I'm lucky my work days are not always concurrent so I can cycle on and off. Obviously if you have a long days work, 5 days a week, my plan is less useful for you. Also if you have kids, or nagging cats that immediately need your full attention right as you become conscious, that 8 seconds of self reflection might have to happen later (while you're peeing?). BUT it brings me back to one of my favorite teachings of Buddhism: habit is death.

I heard this while a freshman in college who was very impressionable and very miserable and very much seeking every possible way to be less miserable (except drugs and booze which honestly I probably would have had so much more fun being miserable than I was being very miserable and also ascetic). This phrase rolled around in my mind for years because I mistook ritual for habit and was discovering that routine, ritual, was and is, very grounding. Like everyone in their 20s I was in a constant self-doubt-spiral so of course I thought what I was doing, how I was beginning to express my adulthood, was WRONG and thus I was wrong and everything was and always would be WRONG. SIGH! and also why did I care so much about this one little Buddhist phrase?!

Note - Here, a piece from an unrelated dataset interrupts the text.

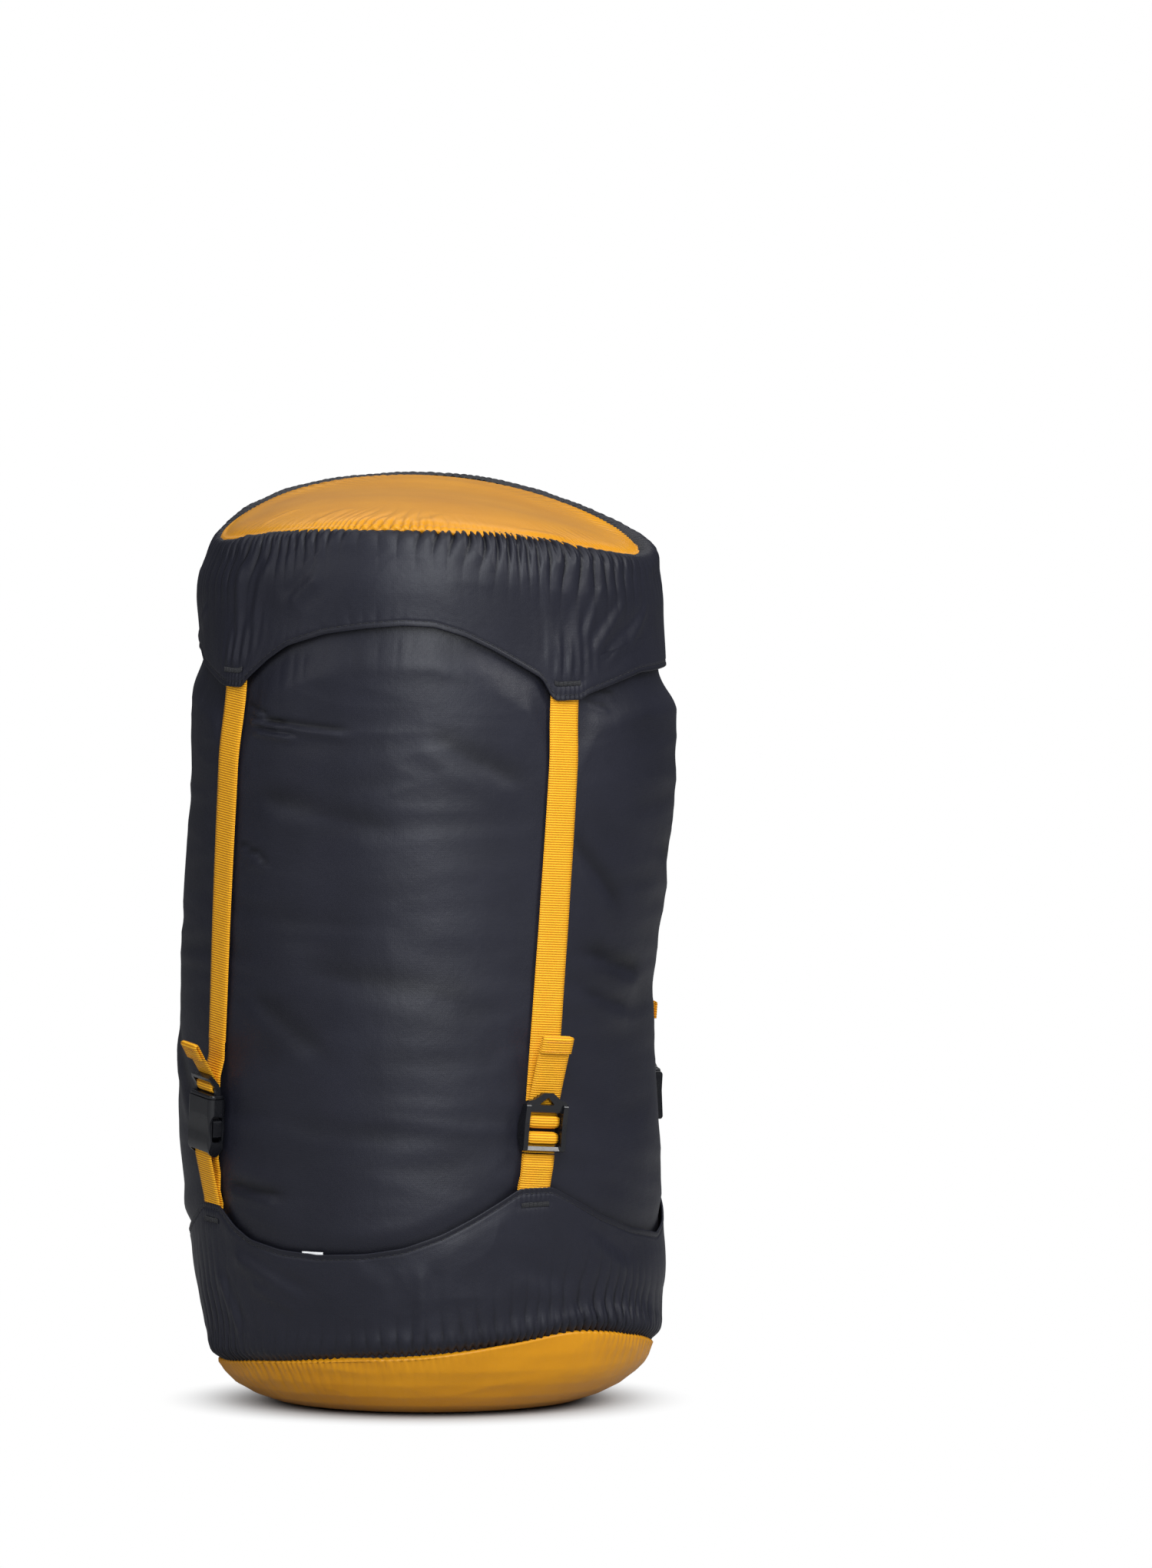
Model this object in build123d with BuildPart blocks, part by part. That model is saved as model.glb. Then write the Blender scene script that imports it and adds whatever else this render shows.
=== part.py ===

At some point it dawned on me that routine is not habit. Routine is choice. It's preference. It's kind of who you are. It's your likes and dislikes made manifest. Your you-ness in a million little detailed preferences.

Habit is death because habit is without choice. There's a reason addicts call addiction their habit. It's not a place you live with your eyes open and your feet on the ground. It's a caul. It's a loss of self. There are no doors or exits there unless you make your own, often with a sledgehammer. It reminds me of one of my formatively favorite movies. The irony being the 'choice' described is numbing by a different means, but that's Irvine Welsh being clever for you.

I have always shirked same-ness, like schedule, consistency, predictability. This has made my life very challenging, a bit of a knife edge at times, and very interesting. There was a time I wanted to literally join the circus, traveling the world in a caravan doing physically challenging things sounds fantastic. There are times I wonder how I strayed so far from that.

Maybe there's a bohemian way to live in the day to day. Maybe there's a way to keep shifting the internal and external playing field to invite wonder. Maybe there's a way to continuously question our path without actually turning the wheels towards every town big enough to support a big top.

We are so used to 'shoulds' and 'recommendations'. Everything is trying to make us better. I don't want to be better. I want to be more full. I want to jump in the cold ocean when a big part of me wants to sit inside in the warmth instead. I want to leave the airport without totally knowing where I'm going. I want to know why I do things and if those things are the things I want to do.

I hope there's a place you can learn about yourself by picking just a bit at a thing you always do. Maybe you can uncover the richness in it's routine, maybe you'll discover that it's a dead-end you've been pacing, not realizing you'd reached its end. I think we find ourselves in this minutia. I think those bread crumbs lead to our biggest selves. I think if we can't take it with us, we might as well be free enough to leave it all behind.

I think practicing choosing what's in my cup is supporting a practice of making choices. These choices are where our lives are lived, I want to live in that aliveness, all cup metaphors and questions about caffeine welcome.